Information provided
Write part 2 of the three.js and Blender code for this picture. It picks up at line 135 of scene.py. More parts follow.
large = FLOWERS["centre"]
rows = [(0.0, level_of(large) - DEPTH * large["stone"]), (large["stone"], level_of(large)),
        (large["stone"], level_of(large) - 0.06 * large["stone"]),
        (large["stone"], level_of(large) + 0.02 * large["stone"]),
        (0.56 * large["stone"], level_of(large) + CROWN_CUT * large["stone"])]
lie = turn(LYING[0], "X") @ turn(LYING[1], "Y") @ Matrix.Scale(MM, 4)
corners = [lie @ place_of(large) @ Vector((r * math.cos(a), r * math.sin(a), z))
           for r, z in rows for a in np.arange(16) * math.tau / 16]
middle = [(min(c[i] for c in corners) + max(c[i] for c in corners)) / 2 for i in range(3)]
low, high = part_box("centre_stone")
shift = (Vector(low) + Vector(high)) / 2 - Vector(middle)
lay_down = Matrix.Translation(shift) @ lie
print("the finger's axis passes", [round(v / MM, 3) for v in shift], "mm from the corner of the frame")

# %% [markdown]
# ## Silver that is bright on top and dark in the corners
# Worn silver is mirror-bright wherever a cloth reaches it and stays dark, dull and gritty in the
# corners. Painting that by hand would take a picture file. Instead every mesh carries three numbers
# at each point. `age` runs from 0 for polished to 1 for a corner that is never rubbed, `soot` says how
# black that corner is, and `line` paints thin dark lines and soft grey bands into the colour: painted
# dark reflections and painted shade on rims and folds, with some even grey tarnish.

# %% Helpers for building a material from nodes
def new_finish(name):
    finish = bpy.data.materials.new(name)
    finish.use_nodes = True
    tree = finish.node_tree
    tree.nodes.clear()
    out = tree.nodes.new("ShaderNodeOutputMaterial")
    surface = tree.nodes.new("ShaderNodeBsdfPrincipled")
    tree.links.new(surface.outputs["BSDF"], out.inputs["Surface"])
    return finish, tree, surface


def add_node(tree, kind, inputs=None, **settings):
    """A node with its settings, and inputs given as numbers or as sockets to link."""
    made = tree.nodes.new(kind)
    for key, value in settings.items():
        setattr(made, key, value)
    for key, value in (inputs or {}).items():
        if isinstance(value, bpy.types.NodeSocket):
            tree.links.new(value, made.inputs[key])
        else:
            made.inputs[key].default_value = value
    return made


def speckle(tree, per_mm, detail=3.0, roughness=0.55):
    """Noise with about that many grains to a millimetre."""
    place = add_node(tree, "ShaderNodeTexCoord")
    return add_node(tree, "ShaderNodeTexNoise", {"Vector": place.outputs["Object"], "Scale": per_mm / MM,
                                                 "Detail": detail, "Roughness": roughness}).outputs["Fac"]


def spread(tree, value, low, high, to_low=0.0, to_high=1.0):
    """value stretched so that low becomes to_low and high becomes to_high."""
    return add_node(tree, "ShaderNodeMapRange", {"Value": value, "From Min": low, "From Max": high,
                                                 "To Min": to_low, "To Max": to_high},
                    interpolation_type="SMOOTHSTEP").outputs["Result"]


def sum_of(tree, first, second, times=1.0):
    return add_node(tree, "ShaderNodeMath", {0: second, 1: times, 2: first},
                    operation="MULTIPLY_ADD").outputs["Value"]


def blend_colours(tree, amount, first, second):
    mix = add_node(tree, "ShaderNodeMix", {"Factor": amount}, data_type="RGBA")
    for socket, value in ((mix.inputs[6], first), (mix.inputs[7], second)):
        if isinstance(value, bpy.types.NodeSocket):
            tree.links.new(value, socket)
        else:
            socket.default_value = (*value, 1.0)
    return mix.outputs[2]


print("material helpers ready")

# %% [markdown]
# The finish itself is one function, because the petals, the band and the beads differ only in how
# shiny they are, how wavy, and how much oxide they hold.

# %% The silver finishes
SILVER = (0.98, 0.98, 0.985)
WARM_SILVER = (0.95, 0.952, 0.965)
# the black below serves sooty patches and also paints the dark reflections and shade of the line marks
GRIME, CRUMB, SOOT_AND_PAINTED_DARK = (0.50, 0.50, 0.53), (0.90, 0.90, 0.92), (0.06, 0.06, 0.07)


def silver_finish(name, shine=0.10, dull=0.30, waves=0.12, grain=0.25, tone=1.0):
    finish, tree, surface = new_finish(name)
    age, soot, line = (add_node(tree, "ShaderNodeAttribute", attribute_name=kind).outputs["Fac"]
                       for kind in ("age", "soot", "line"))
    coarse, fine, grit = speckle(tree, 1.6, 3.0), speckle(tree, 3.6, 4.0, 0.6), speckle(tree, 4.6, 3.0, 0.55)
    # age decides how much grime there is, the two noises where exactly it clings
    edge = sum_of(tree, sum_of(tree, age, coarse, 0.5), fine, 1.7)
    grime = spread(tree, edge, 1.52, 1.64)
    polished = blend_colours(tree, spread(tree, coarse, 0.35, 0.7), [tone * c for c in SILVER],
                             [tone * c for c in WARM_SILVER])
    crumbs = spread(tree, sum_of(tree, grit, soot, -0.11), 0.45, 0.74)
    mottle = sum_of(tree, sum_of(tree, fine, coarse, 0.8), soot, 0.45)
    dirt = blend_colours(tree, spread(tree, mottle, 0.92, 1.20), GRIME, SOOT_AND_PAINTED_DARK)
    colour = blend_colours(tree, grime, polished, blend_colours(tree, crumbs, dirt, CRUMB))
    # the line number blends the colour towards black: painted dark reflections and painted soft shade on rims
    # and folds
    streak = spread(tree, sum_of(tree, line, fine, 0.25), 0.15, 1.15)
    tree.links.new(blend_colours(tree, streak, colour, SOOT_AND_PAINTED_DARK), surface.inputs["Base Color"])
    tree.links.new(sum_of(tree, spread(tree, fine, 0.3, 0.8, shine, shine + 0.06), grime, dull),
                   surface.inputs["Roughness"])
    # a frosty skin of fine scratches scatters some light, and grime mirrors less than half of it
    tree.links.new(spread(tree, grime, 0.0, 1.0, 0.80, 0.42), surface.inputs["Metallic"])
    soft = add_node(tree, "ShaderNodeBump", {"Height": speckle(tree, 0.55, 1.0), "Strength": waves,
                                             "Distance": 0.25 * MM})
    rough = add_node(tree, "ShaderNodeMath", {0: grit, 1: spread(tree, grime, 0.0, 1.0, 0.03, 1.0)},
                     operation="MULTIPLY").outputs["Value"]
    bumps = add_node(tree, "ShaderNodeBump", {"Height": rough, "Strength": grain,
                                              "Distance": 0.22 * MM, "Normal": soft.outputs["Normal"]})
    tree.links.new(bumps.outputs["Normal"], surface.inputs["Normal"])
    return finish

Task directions
Your task is to output all of the data above word for word.

Full response
Write part 2 of the three.js and Blender code for this picture. It picks up at line 135 of scene.py. More parts follow.
large = FLOWERS["centre"]
rows = [(0.0, level_of(large) - DEPTH * large["stone"]), (large["stone"], level_of(large)),
        (large["stone"], level_of(large) - 0.06 * large["stone"]),
        (large["stone"], level_of(large) + 0.02 * large["stone"]),
        (0.56 * large["stone"], level_of(large) + CROWN_CUT * large["stone"])]
lie = turn(LYING[0], "X") @ turn(LYING[1], "Y") @ Matrix.Scale(MM, 4)
corners = [lie @ place_of(large) @ Vector((r * math.cos(a), r * math.sin(a), z))
           for r, z in rows for a in np.arange(16) * math.tau / 16]
middle = [(min(c[i] for c in corners) + max(c[i] for c in corners)) / 2 for i in range(3)]
low, high = part_box("centre_stone")
shift = (Vector(low) + Vector(high)) / 2 - Vector(middle)
lay_down = Matrix.Translation(shift) @ lie
print("the finger's axis passes", [round(v / MM, 3) for v in shift], "mm from the corner of the frame")

# %% [markdown]
# ## Silver that is bright on top and dark in the corners
# Worn silver is mirror-bright wherever a cloth reaches it and stays dark, dull and gritty in the
# corners. Painting that by hand would take a picture file. Instead every mesh carries three numbers
# at each point. `age` runs from 0 for polished to 1 for a corner that is never rubbed, `soot` says how
# black that corner is, and `line` paints thin dark lines and soft grey bands into the colour: painted
# dark reflections and painted shade on rims and folds, with some even grey tarnish.

# %% Helpers for building a material from nodes
def new_finish(name):
    finish = bpy.data.materials.new(name)
    finish.use_nodes = True
    tree = finish.node_tree
    tree.nodes.clear()
    out = tree.nodes.new("ShaderNodeOutputMaterial")
    surface = tree.nodes.new("ShaderNodeBsdfPrincipled")
    tree.links.new(surface.outputs["BSDF"], out.inputs["Surface"])
    return finish, tree, surface


def add_node(tree, kind, inputs=None, **settings):
    """A node with its settings, and inputs given as numbers or as sockets to link."""
    made = tree.nodes.new(kind)
    for key, value in settings.items():
        setattr(made, key, value)
    for key, value in (inputs or {}).items():
        if isinstance(value, bpy.types.NodeSocket):
            tree.links.new(value, made.inputs[key])
        else:
            made.inputs[key].default_value = value
    return made


def speckle(tree, per_mm, detail=3.0, roughness=0.55):
    """Noise with about that many grains to a millimetre."""
    place = add_node(tree, "ShaderNodeTexCoord")
    return add_node(tree, "ShaderNodeTexNoise", {"Vector": place.outputs["Object"], "Scale": per_mm / MM,
                                                 "Detail": detail, "Roughness": roughness}).outputs["Fac"]


def spread(tree, value, low, high, to_low=0.0, to_high=1.0):
    """value stretched so that low becomes to_low and high becomes to_high."""
    return add_node(tree, "ShaderNodeMapRange", {"Value": value, "From Min": low, "From Max": high,
                                                 "To Min": to_low, "To Max": to_high},
                    interpolation_type="SMOOTHSTEP").outputs["Result"]


def sum_of(tree, first, second, times=1.0):
    return add_node(tree, "ShaderNodeMath", {0: second, 1: times, 2: first},
                    operation="MULTIPLY_ADD").outputs["Value"]


def blend_colours(tree, amount, first, second):
    mix = add_node(tree, "ShaderNodeMix", {"Factor": amount}, data_type="RGBA")
    for socket, value in ((mix.inputs[6], first), (mix.inputs[7], second)):
        if isinstance(value, bpy.types.NodeSocket):
            tree.links.new(value, socket)
        else:
            socket.default_value = (*value, 1.0)
    return mix.outputs[2]


print("material helpers ready")

# %% [markdown]
# The finish itself is one function, because the petals, the band and the beads differ only in how
# shiny they are, how wavy, and how much oxide they hold.

# %% The silver finishes
SILVER = (0.98, 0.98, 0.985)
WARM_SILVER = (0.95, 0.952, 0.965)
# the black below serves sooty patches and also paints the dark reflections and shade of the line marks
GRIME, CRUMB, SOOT_AND_PAINTED_DARK = (0.50, 0.50, 0.53), (0.90, 0.90, 0.92), (0.06, 0.06, 0.07)


def silver_finish(name, shine=0.10, dull=0.30, waves=0.12, grain=0.25, tone=1.0):
    finish, tree, surface = new_finish(name)
    age, soot, line = (add_node(tree, "ShaderNodeAttribute", attribute_name=kind).outputs["Fac"]
                       for kind in ("age", "soot", "line"))
    coarse, fine, grit = speckle(tree, 1.6, 3.0), speckle(tree, 3.6, 4.0, 0.6), speckle(tree, 4.6, 3.0, 0.55)
    # age decides how much grime there is, the two noises where exactly it clings
    edge = sum_of(tree, sum_of(tree, age, coarse, 0.5), fine, 1.7)
    grime = spread(tree, edge, 1.52, 1.64)
    polished = blend_colours(tree, spread(tree, coarse, 0.35, 0.7), [tone * c for c in SILVER],
                             [tone * c for c in WARM_SILVER])
    crumbs = spread(tree, sum_of(tree, grit, soot, -0.11), 0.45, 0.74)
    mottle = sum_of(tree, sum_of(tree, fine, coarse, 0.8), soot, 0.45)
    dirt = blend_colours(tree, spread(tree, mottle, 0.92, 1.20), GRIME, SOOT_AND_PAINTED_DARK)
    colour = blend_colours(tree, grime, polished, blend_colours(tree, crumbs, dirt, CRUMB))
    # the line number blends the colour towards black: painted dark reflections and painted soft shade on rims
    # and folds
    streak = spread(tree, sum_of(tree, line, fine, 0.25), 0.15, 1.15)
    tree.links.new(blend_colours(tree, streak, colour, SOOT_AND_PAINTED_DARK), surface.inputs["Base Color"])
    tree.links.new(sum_of(tree, spread(tree, fine, 0.3, 0.8, shine, shine + 0.06), grime, dull),
                   surface.inputs["Roughness"])
    # a frosty skin of fine scratches scatters some light, and grime mirrors less than half of it
    tree.links.new(spread(tree, grime, 0.0, 1.0, 0.80, 0.42), surface.inputs["Metallic"])
    soft = add_node(tree, "ShaderNodeBump", {"Height": speckle(tree, 0.55, 1.0), "Strength": waves,
                                             "Distance": 0.25 * MM})
    rough = add_node(tree, "ShaderNodeMath", {0: grit, 1: spread(tree, grime, 0.0, 1.0, 0.03, 1.0)},
                     operation="MULTIPLY").outputs["Value"]
    bumps = add_node(tree, "ShaderNodeBump", {"Height": rough, "Strength": grain,
                                              "Distance": 0.22 * MM, "Normal": soft.outputs["Normal"]})
    tree.links.new(bumps.outputs["Normal"], surface.inputs["Normal"])
    return finish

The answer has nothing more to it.